Di pertengahan bulan November, ketika udara berubah menjadi pahit dan dingin, tabiat jiwaku menyerah pada kelelahan yang tidak lagi bisa kutahan. Aku duduk diam di bawah pohon tua dengan wajah yang kebas oleh air mata. Di hadapan pokok kayu yang diam dan abadi, mataku tertuju pada sehelai daun layu yang sedang goyah melawan takdirnya sendiri.
Daun yang dulunya adalah wadah bagi seluruh warna kesuburan—hijau klorofil yang menyerap cahaya tanpa cela—ternyata juga harus menanggalkan kejayaannya. Satu hal yang harus digaris bawahi, bahwa warna hijau itu tidak dicuri, tidak pula dihancurkan oleh bencana, melainkan ditarik kembali, diserap perlahan, sel demi sel, oleh tubuh pohon. Itu adalah metafora dari pengorbanan tertinggi. Daun secara sadar menyerahkan identitas, warna, dan fungsi terbesarnya kembali ke akar. Proses ini, aku sadari, bukanlah kematian pasif, melainkan tindakan pelepasan aktif.
Dahulu, aku sering mengira pelepasan adalah sebuah trofi kegagalan. Sebuah kekalahan absolut yang diakhiri dengan air mata dan penyesalan. Manusia sering mengira merelakan berarti meninggalkan medan perang. Namun, daun mengajariku bahwa melepas adalah pilihan yang paling efektif. Daun tidak lari dari rantingnya. Ia merenggangkan diri. Ia memutus hubungan kimiawi yang mengikatnya dan menarik energinya kembali dari permukaan yang fana. Daun memilih untuk menjadi materi yang mati demi keindahan yang akan hidup.
Pada tingkat seluler, ini adalah proses yang dingin dan logis. Pohon mengirimkan sinyal kimiawi—hormon etilen—ke dasar tangkai daun. Sel-sel di sekitar sambungan tangkai mulai mengering dan membentuk lapisan pemisah yang disebut lapisan absisi. Lapisan inilah yang akan memutus jalur air dan nutrisi, serta memastikan daun tidak lagi terikat. Betapa kejamnya logika alam yang harus mematikan koneksi agar pemutusan bisa terjadi. Dan, betapa serupanya dengan hati manusia yang harus membekukan kehangatan agar perpisahan dapat terlaksana.
Daun yang hampir gugur akan berwarna cokelat keemasan atau mungkin merah menyala.

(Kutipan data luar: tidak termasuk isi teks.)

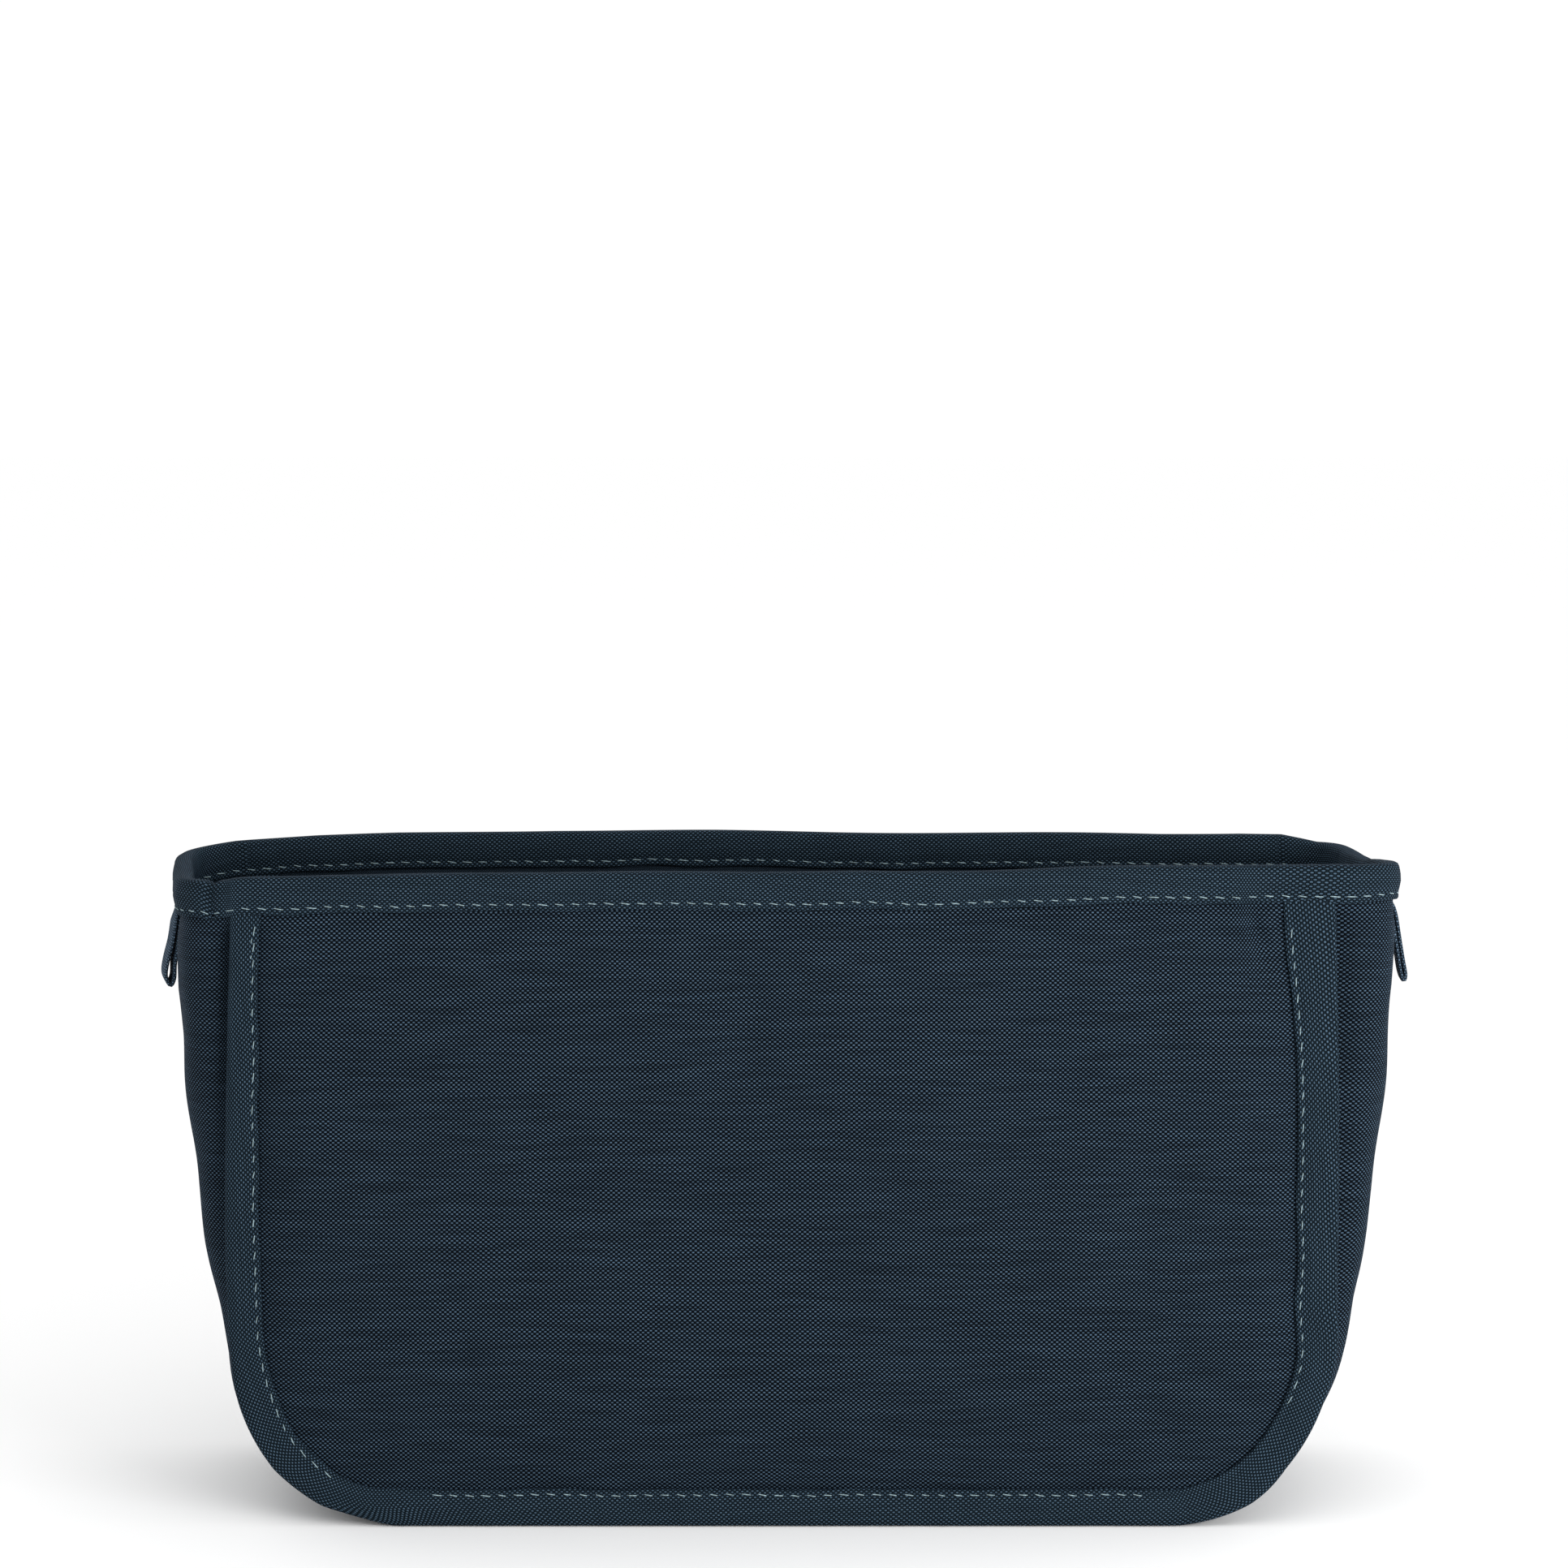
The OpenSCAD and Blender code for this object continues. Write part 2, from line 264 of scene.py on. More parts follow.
def join(name, parts):
    """One mesh from several lists of points and faces."""
    points, faces, base = [], [], 0
    for p, f in parts:
        points.append(p)
        faces += [[v + base for v in q] for q in f]
        base += len(p)
    mesh = bpy.data.meshes.new(name)
    mesh.from_pydata((np.vstack(points) * MM).tolist(), [], faces)
    mesh.shade_smooth()
    obj = bpy.data.objects.new(name, mesh)
    bpy.context.scene.collection.objects.link(obj)
    return obj


# ---------------------------------------------------------------- outlines
def wall_path(top, step):
    """The wall's U-shaped edge from its top left round to its top right: points (x, z),
    outward normals, and the length along it."""
    a = np.linspace(0, math.pi / 2, 90)
    corner = np.stack([HALF_W - CORNER_W + CORNER_W * np.cos(a),
                       CORNER_H * (1 - np.sin(a))], axis=1)
    right = np.vstack([[0.0, 0.0], corner[::-1], [HALF_W, top]])
    path = np.vstack([(right * [-1, 1])[::-1], right[1:]])
    path, s = resample(path, step=step)
    return path, side_normals(path, np.array([0.0, -1.0])), s


def plan_corner(side):
    """The rim's plan from the middle of the front round to the middle of a side."""
    pts = [(0, -37.2), (108, -37.3), (HALF_W + 1, -36.9), (HALF_W + 8.6, -34.8),
           (HALF_W + 13.4, -30.0), (HALF_W + 15.2, -21.5), (HALF_W + 15.4, -10),
           (HALF_W + 15.4, 0)]
    return np.array(pts) * [side, 1]


def rim_plan():
    """Plan of the rim band's outer face, from the left side over the front to the right."""
    left, right = plan_corner(-1), plan_corner(1)
    path = spline(np.vstack([left[::-1], right[1:]]), 1600)
    path, s = resample(path, step=STEP)
    return path, side_normals(path, np.array([0.0, -1.0])), s


# ---------------------------------------------------------------- bands and stitches
DIP_AT = 4                           # the stitch row's place in band_loop


def band_loop(width, depth, dip):
    """A soft folded band in section: rows of (distance from the folded edge, depth under
    the outer face), round from the outer leg's cut edge to the inner leg's."""
    outer = [(width, 0.75), (width + 0.05, 0.38), (width - 0.35, 0.08), (dip + 0.45, 0.06),
             (dip, 0.22), (dip - 0.5, 0.02), (dip - 1.6, -0.16), (width * 0.52, -0.3),
             (width * 0.34, -0.26), (2.0, -0.18), (1.0, -0.02), (0.36, 0.28), (0.05, 0.85)]
    inner = [(e, depth - d) for e, d in outer[::-1]]
    return np.array(outer + [(0, depth / 2)] + inner)


def stitch_hole(s):
    """1 at each needle hole along a row, and 0 between them."""
    t = (s / PITCH) % 1.0
    return np.exp(-((np.minimum(t, 1 - t)) / 0.16) ** 2)


def band_shape(s, section, depth, width, dip, seed):
    """Section of the band at every station, puffed between its needle holes."""
    e = np.repeat(section[None, :, 0], len(s), axis=0)
    d = np.repeat(section[None, :, 1], len(s), axis=0)
    across = np.exp(-((e - dip) / 0.9) ** 2)
    hole = stitch_hole(s)[:, None] * across
    puff = np.clip(np.sin(math.pi * np.clip(e / width, 0, 1)), 0, 1)
    swell = 0.12 * drift(s, seed, 17)[:, None] + 0.07 * drift(s, seed + 1, 6)[:, None]
    outer = d < depth / 2
    d = d + np.where(outer, 1, -1) * (0.16 * hole - puff * (0.08 + swell))
    e = e + 0.16 * drift(s, seed + 2, 26)[:, None] * (e / width)
    return e, d


def round_length(section):
    """Length round the section from its first point, with one more for the closing side."""
    closed = np.vstack([section, section[:1]])
    return np.r_[0, np.cumsum(np.linalg.norm(np.diff(closed, axis=0), axis=1))]


def turned(u, v, degrees):
    """Cloth coordinates of a band cut at an angle to the weave."""
    a = math.radians(degrees)
    return np.stack([u * math.cos(a) - v * math.sin(a), u * math.sin(a) + v * math.cos(a)],
                    axis=-1)


def band_weave(s, section):
    """Cloth coordinates of a band: along its length, and round its section."""
    around = round_length(section)
    return turned(s[:, None] + 0 * around, around[None] + 0 * s[:, None], BIAS)


def stitches(path, normals, first=0.0, last=0.0, shift=0.5, spread=0.0, sunk=()):
    """Thread segments along a path on a surface, one for each stitch. first and last are the
    lengths left bare at the ends, shift moves the row by a share of a stitch, and spread
    moves it sideways. sunk has ranges (lowest x, highest x, highest z) where the stitches
    have sunk into the fabric and can't be seen."""
    ends = np.r_[0, np.cumsum(np.linalg.norm(np.diff(path, axis=0), axis=1))]
    tangent = np.gradient(path, axis=0)
    across = np.cross(tangent, normals)
    across /= np.linalg.norm(across, axis=1)[:, None]
    count = int((ends[-1] - first - last) / PITCH)
    rng = np.random.default_rng(count + 7)
    rings, sides = 6, 6
    parts = []
    for k in range(count):
        middle = first + (k + shift) * PITCH
        x, _, z = (np.interp(middle, ends, c) for c in path.T)
        if any(low < x < high and z < top for low, high, top in sunk):
            continue
        half = PITCH * (STITCH_HALF + 0.03 * rng.standard_normal())
        lean = 0.16 + 0.05 * rng.standard_normal()
        points = []
        for r in range(rings + 1):
            t = 2 * r / rings - 1
            s = middle + half * t
            centre = np.array([np.interp(s, ends, c) for c in path.T])
            up = np.array([np.interp(s, ends, c) for c in normals.T])
            out = np.array([np.interp(s, ends, c) for c in across.T])
            centre = centre + up * (0.3 * (1 - t ** 4) - 0.14) + out * (lean * t + spread)
            size = THREAD_R * math.sqrt(max(1 - abs(t) ** 3, 0.04))
            for q in range(sides):
                a = 2 * math.pi * q / sides
                points.append(centre + size * (math.cos(a) * up + math.sin(a) * out))
        faces = []
        for r in range(rings):
            for q in range(sides):
                a, b = r * sides + q, r * sides + (q + 1) % sides
                faces.append([a, b, b + sides, a + sides])
        faces.append(list(range(sides))[::-1])
        faces.append([rings * sides + q for q in range(sides)])
        parts.append((np.array(points), faces))
    return parts


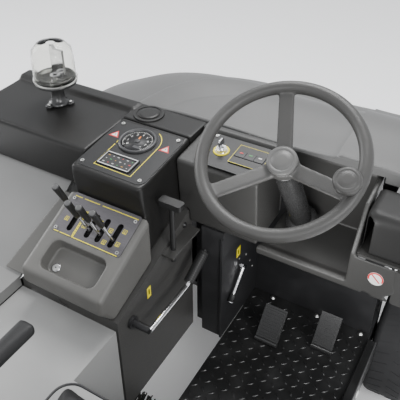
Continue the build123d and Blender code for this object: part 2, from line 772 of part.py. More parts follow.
# ---- parking brake lever with its button ----
brake_x = 61
brake_pivot_y = -60
brake_pivot_z = 654
grip_y = 122
grip_z = 658
with BuildPart() as brake_lever:
    with Locations(Plane((column_left + 1, brake_pivot_y, brake_pivot_z), z_dir=(1, 0, 0))):
        Cylinder(10, brake_x - column_left - 1, align=(Align.CENTER, Align.CENTER, Align.MIN))
        Cylinder(17, 8, align=(Align.CENTER, Align.CENTER, Align.MIN))
    with BuildLine() as path:
        Polyline((brake_x, brake_pivot_y, brake_pivot_z), (brake_x, grip_y - 12, grip_z - 5), (brake_x, grip_y + 20, grip_z + 9))
    with BuildSketch(Plane((brake_x, brake_pivot_y, brake_pivot_z), z_dir=(0, 170, -1))) as s:
        Circle(7)
    sweep(transition=Transition.ROUND)
    with Locations(Plane((brake_x, grip_y, grip_z), z_dir=(0, 90, 45))):
        Cylinder(13, 92, align=(Align.CENTER, Align.CENTER, Align.MIN))
    with Locations(Plane((brake_x, grip_y, grip_z), z_dir=(0, 90, 45)).offset(76)):
        Cylinder(5 + running_gap, 17, align=(Align.CENTER, Align.CENTER, Align.MIN), mode=Mode.SUBTRACT)
save(brake_lever, "parking_brake_lever")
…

Kondisi ini bergantung oleh pigmen tersembunyi yang kini terekspos tanpa dominasi hijau yang berkuasa. Warna barunya bukanlah keindahan yang kekal. Itu adalah perayaan sesaat sebelum kehancuran total. Daun akan tetap berdiri di sana, menentang angin, tetapi tidak lagi melawan takdir. Ia hanya menunggu.
Aku memejamkan mata untuk menghitung kerugian yang tak tercatat. Berapa banyak tirani warna hijau yang kupaksakan untuk tetap melekat, padahal akarnya sudah lama memanggil untuk kembali ke asal? Berapa banyak daya hidup yang kuhamburkan demi menopang tiang-tiang ambisi yang fana hingga tenagaku habis terkuras? Dahulu, aku berjuang untuk mempertahankan segala sesuatu agar tetap hijau—mempertahankan kontrol, mempertahankan hubungan, mempertahankan janji masa depan—takut bahwa jika aku melepasnya, aku akan menjadi tidak berguna. Aku selalu ketakutan pada musim gugur yang akan datang.
Namun di balik daun yang mengering, ada tunas kecil tersembunyi yang menunggu sinyal pelepasan untuk memulai kehidupannya. Daun itu harus jatuh agar bakal tunas bisa melihat cahaya. Melepas adalah siklus yang harus dibayar lunas demi pembaharuan yang tak pernah berakhir. Ini adalah bentuk jaminan bahwa energi yang dilepaskan menjadi fondasi bagi pertumbuhan baru yang belum diketahui bentuknya, yang belum diketahui warnanya.